Cache memory 40 may also include arbiter 86 configured to control access to tags stored in tag stores 52. For example, arbiter 86 may determine which one of a plurality of clients may access memory banks 58 to access tag data stored within a particular tag store of a memory bank. Such tag data that is accessed may be queued (such as in a first-in-first-out fashion) in request buffer 88. In this way, tag stores 52 may be accessed in an orderly fashion.

FIG. 6 illustrates an example operation of the multi-bank cache memory of FIGS. 4 and 5. As shown in FIG. 6, in response to a cache miss, which may occur in response to cache memory 40 receiving a request for a long cache line of data that is not stored in cache memory 40, cache memory 40 may retrieve the requested long cache line of data 70 from memory 46 to store into cache memory 40. A cache miss may occur when cache memory 40 receives a request for data that is not stored in cache memory 40. Thus, in the example of FIG. 5, cache memory 40 may retrieve long cache line of data 70 from memory 46 in response to receiving a request for long cache line of data 70.

As discussed above, cache memory 40 may support requests for data of varying sizes, so that cache memory 40 may be able to service both a request for a short cache line of data as well as a request for a long cache line of data (e.g., long cache line of data 70). A request for a long cache line of data may be a request for a relatively larger granularity of data than a request for a short cache line of data. Receiving and servicing a single request for a long cache line of data differs from receiving and requesting a plurality of requests for short cache lines of data. Not only does cache memory 40 receive a single request in the case of a long cache line of data instead of a plurality of requests in the case of a plurality of short cache lines of data, cache memory 40 also issues a single request for a long cache line of data to memory 46 and, in response, receives a long cache line of data to memory 46. In this way, cache memory 40 may receive the long cache line of data from memory 46 as a single transaction, and may also send the long cache line of data to the requesting client as a single transaction.

In response to retrieving long cache line of data 70 from memory 46, cache memory 40 may store long cache line of data 70 into data stores 54 of memory banks 58 as a plurality of short cache lines of data 72A-72D (“short cache lines of data 72”) that are distributed across memory banks 58. By storing long cache line of data 70 as a plurality of short cache lines of data 72, cache memory 40 stores short cache lines of data 72 that contains all of the data in long cache line of data 70. Each short cache line of data in the plurality of short cache lines of data in memory banks 58 stores a sub portion of the data in long cache line of data 70. For example, if long cache line of data 70 comprises 128B of data, short cache line of data 72A may be the first 32B of long cache line of data 70, short cache line of data 72B may be the second 32B of long cache line of data 70, short cache line of data 72C may be the third 32B of long cache line of data 70, and short cache line of data 72D may be the fourth 32B of long cache line of data 70. In this way, cache memory 70 may divide long cache ling of data 70 into the plurality of short cache lines of data 72.

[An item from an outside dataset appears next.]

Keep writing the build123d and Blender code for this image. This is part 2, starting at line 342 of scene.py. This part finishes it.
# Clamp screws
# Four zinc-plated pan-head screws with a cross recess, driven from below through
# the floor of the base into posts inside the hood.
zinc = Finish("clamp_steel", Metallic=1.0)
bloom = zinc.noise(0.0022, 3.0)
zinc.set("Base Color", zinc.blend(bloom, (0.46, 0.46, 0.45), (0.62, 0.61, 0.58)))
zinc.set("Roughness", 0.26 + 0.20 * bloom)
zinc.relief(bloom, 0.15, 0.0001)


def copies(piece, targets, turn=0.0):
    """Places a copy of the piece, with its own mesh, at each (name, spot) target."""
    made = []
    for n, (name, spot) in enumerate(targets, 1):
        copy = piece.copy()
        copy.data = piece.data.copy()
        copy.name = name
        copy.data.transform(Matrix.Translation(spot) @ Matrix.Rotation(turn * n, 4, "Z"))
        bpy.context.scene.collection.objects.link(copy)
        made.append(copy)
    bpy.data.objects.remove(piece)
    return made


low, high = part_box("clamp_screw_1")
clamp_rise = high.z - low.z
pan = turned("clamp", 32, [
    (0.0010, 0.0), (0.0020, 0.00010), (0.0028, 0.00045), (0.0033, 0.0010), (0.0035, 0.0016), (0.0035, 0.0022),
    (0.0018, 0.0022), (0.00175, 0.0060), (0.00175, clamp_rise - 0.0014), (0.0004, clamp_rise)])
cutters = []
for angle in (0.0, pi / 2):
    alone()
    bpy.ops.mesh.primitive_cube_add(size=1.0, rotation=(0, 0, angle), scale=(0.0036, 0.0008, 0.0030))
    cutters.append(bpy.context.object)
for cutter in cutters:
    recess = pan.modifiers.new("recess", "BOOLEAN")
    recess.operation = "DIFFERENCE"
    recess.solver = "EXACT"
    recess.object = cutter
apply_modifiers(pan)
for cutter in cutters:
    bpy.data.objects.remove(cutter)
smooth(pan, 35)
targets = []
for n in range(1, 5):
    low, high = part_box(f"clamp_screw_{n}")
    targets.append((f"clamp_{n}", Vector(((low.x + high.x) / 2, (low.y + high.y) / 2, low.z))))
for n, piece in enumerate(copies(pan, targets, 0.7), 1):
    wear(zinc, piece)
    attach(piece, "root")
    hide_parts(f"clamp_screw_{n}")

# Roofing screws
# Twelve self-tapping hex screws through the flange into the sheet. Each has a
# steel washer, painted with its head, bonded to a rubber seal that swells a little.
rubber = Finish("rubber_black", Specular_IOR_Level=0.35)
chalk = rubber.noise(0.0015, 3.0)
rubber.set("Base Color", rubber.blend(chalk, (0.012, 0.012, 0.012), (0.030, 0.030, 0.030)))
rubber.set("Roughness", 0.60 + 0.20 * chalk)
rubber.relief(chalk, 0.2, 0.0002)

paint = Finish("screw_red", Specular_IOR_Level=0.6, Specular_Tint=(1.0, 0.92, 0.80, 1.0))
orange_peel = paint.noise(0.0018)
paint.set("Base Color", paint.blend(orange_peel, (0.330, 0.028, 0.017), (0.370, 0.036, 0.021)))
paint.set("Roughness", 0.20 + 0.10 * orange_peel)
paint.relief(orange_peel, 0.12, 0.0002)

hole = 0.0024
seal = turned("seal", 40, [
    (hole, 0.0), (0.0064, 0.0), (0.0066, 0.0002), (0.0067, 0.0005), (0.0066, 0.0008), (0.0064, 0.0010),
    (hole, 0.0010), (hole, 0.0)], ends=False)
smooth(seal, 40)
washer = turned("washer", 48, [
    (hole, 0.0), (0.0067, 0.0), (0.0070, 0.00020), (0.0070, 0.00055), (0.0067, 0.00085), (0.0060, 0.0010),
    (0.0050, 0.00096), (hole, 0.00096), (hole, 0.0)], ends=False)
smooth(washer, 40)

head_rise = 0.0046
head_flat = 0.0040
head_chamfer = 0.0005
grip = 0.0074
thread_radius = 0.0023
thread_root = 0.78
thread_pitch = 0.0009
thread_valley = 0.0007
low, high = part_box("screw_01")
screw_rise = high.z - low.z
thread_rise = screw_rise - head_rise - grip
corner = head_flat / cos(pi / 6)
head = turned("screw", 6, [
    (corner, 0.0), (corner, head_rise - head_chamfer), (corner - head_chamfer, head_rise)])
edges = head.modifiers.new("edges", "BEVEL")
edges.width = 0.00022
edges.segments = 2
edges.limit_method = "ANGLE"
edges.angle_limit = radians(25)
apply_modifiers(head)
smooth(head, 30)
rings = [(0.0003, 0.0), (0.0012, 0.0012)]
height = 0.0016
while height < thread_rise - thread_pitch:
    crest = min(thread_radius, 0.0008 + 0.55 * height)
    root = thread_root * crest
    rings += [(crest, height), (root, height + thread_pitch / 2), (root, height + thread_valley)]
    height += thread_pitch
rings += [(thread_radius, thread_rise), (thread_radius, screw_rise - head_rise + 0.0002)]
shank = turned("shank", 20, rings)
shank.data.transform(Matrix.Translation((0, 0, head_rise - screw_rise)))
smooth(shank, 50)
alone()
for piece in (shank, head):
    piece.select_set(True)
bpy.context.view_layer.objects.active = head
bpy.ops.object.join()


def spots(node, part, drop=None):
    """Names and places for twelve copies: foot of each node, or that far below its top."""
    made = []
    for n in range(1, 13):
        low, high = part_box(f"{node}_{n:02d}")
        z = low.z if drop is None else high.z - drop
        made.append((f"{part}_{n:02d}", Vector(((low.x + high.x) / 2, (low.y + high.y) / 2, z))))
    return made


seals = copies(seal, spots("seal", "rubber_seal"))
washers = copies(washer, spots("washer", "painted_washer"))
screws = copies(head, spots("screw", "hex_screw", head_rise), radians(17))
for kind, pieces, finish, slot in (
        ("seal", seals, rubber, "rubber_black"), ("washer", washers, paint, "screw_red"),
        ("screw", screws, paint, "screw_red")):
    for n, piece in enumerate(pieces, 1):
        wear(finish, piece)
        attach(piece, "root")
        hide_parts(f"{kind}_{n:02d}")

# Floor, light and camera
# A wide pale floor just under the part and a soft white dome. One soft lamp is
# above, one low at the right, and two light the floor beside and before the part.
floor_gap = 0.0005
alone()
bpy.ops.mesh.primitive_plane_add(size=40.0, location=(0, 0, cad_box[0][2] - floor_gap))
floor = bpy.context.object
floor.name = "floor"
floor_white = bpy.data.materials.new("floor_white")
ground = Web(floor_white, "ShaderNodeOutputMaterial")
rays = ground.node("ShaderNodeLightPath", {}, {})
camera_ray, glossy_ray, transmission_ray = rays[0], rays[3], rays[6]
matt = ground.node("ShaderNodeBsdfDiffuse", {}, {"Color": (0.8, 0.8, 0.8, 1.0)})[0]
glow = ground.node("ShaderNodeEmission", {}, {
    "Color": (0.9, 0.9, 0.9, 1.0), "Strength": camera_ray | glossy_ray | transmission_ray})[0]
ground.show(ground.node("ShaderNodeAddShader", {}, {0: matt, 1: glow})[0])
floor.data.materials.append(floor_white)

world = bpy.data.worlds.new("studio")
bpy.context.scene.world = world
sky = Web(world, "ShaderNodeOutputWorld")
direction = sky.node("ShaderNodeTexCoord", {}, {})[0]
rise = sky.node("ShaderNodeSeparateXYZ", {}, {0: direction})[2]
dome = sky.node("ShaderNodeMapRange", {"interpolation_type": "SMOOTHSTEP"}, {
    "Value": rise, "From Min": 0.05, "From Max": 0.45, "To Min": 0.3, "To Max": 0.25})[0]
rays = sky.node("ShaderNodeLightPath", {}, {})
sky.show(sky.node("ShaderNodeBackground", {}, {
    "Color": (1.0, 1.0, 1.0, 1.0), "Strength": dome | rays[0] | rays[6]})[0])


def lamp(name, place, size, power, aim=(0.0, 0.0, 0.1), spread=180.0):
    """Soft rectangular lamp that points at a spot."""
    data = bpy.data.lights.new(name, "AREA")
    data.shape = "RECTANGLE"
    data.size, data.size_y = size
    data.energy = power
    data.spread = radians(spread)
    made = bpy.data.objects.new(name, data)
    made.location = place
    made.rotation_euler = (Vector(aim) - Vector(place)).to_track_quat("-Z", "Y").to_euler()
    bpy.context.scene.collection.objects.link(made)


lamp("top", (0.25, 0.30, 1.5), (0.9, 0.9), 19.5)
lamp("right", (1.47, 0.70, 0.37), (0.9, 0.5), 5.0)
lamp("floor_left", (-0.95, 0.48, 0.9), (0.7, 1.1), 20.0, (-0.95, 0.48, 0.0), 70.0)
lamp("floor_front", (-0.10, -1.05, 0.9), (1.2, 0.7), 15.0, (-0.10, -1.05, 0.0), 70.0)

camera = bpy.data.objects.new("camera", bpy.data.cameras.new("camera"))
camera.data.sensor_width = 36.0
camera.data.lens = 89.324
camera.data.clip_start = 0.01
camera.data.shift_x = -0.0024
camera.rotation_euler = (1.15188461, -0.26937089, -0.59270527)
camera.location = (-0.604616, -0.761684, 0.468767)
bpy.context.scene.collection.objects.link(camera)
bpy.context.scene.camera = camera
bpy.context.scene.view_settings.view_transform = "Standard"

Cache memory 40 may generate tags 74A-74D associated with short cache lines of data 72 based on the memory addresses of short cache lines of data 72. In the example where memory 46 is represented by a virtual address space, cache memory 40 may use any suitable tag generation technique to generate tags 74 based on the memory addresses of each of short cache lines of data 72 in the virtual address space. Thus, each of tags 74 associated with short cache lines of data 72 may be different from each other, so that a tag of tags 74's presence in cache memory 40 may indicate that the tag's associated short cache line of data is stored in cache memory 40.

Cache memory 40 may distribute short cache lines of data 72 across memory banks 58 instead of allocating space in a single memory bank (e.g., memory bank 58B) for short cache lines of data 72. In the example of FIG. 5, cache memory 40 distributes short cache lines of data 72 across memory banks 58A by allocating space in data store 54A of memory bank 58A for short cache line of data 72A, allocating space in data store 54B of memory bank 58B for short cache line of data 72B, allocating space in data store 54C of memory bank 58C for short cache line of data 72C, and allocating space in data store 54D of memory bank 58D for short cache line of data 72D. Thus, if memory 46 is able to provide long cache line of data 70 at a faster rate than any individual memory bank is able to write data cache memory 40 may write data into the short cache lines of data 72 of two or more of memory banks 58 at the same time, thereby increasing the performance of cache memory 40 in storing short cache lines of data 72.

Cache memory 40 may store tags 74 associated with short cache lines of data 72 into a single tag store (e.g., tag store 52B) of tag stores 52 in cache memory 40. In the example of FIG. 6, because each memory bank includes a single tag store, storing tags 74 into a single tag store may include storing tags 74 into a single memory bank (e.g., memory bank 58B) of memory banks 58. Cache memory 40 may also store tags 74 into contiguous locations within the same tag store. By storing tags 74 into contiguous locations within the same tag store, cache memory 40 may, if it at a later point receives a request for the same long cache line of data 70, be able to more easily find all of tags 74 by incrementing the address within the same tag store in order to determine whether associated data is stored within cache memory 40.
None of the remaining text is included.